I did enjoy Mark Cuban's subtle dig at the NBA officials and commissioner, hinting that he would be fined again if he mentioned the secret of Wade's success in the finals and saying that he loved watching him shoot free throws. Mark Cuban would do well to remember the Boy Who Cried Wolf, or at least take an oral tradition class. Then maybe he'd stop whining about the officiating after every game, or at least point out one instance where Dallas benefited from a missed call (I pointed one out in last years' playoffs and I'd link to it if I hadn't already linked to myself tonight).

I don't feel like so much of a dork bringing up fables and oral tradition, since Cuban questioned whether D Wade had taken business classes at Marquette. Of course, I should have realized that the business schools are the new cradles of leadership. After all, look at how the courageous MBAs contributed to the great deeds of Enron and TYCO. And we all know that Patton attributed his ability to inspire troops to feats of greatness to the business seminars he took at the academy.

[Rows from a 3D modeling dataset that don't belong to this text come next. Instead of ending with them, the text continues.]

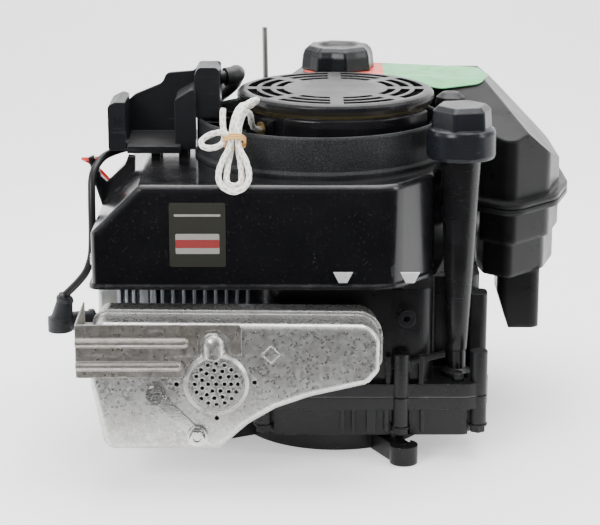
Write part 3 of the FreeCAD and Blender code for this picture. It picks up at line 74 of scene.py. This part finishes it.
# ---- starter rope -------------------------------------------------------------------------------
ROPE_R = 2.6 * MM
ROPE_POINTS = (
    # out of the eyelet, up and over, down to the band
    (-.0615, -.0480, .2770), (-.0694, -.0542, .2770), (-.0720, -.0605, .2840), (-.0725, -.0680, .2930),
    (-.0750, -.0785, .2985), (-.0790, -.0900, .2965), (-.0815, -.1010, .2880),
    # inner loop of the hank
    (-.0818, -.1105, .2776), (-.0813, -.1170, .2714), (-.0795, -.1252, .2640), (-.0783, -.1341, .2560),
    (-.0785, -.1404, .2503), (-.0845, -.1426, .2483), (-.0905, -.1404, .2503), (-.0907, -.1341, .2560),
    (-.0895, -.1252, .2640), (-.0875, -.1170, .2714), (-.0873, -.1105, .2776),
    # back up beside the first run, folded at the eyelet, and down again in front of both
    (-.0870, -.1010, .2885), (-.0845, -.0910, .2975), (-.0805, -.0800, .3030), (-.0765, -.0705, .3020),
    (-.0730, -.0645, .2995), (-.0680, -.0620, .3030), (-.0665, -.0690, .3065), (-.0720, -.0790, .3065),
    (-.0785, -.0910, .3035), (-.0835, -.1030, .2935),
    # outer loop of the hank
    (-.0819, -.1142, .2816), (-.0811, -.1209, .2756), (-.0765, -.1264, .2697), (-.0725, -.1346, .2609),
    (-.0720, -.1424, .2531), (-.0775, -.1489, .2470), (-.0845, -.1509, .2454), (-.0925, -.1483, .2478),
    (-.0975, -.1416, .2538), (-.0965, -.1339, .2616), (-.0925, -.1264, .2697), (-.0887, -.1209, .2756),
    (-.0877, -.1160, .2805),
    # side loop
    (-.0910, -.1149, .2867), (-.0975, -.1127, .2873), (-.1055, -.1132, .2849), (-.1120, -.1165, .2811),
    (-.1115, -.1209, .2770), (-.1035, -.1227, .2753), (-.0960, -.1199, .2774),
    # free end
    (-.0929, -.1133, .2806), (-.0935, -.1075, .2861), (-.0945, -.1035, .2915), (-.0948, -.0985, .2980),
    (-.0945, -.0950, .3030),
)


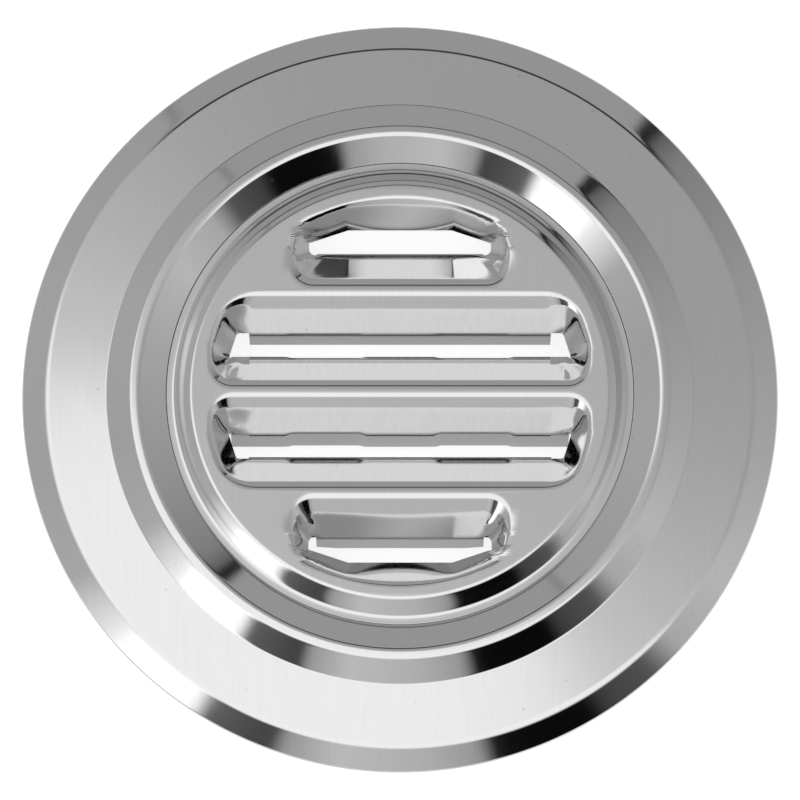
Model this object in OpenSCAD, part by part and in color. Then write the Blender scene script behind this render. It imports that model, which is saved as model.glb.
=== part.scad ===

Running a crap corporation and tricking Yahoo into buying it doesn't qualify you to speak out on leadership. Carrying a basketball team to a title probably doesn't, either, but it's still better than the former. Mark Cuban should remember the one thing that separated broadcast.com from the rest of the dot com busts was good timing. And he should remember to shut his face once in a while, and if it's not too much trouble, any time he feels up to it, he can drop dead.

That final sentiment might be a little harsh, but Cuban reminds me of Ethel Merman's character from it's a Mad, Mad, Mad, Mad World. The film happened to be on this afternoon, during the 31 Days of Oscar on Turner Classic Movies (which almost makes me forget the NFL season is over when they show some of the greatest movies of all time). And I love the scene where Buddy Hackett suggests that Ethel Merman drop dead.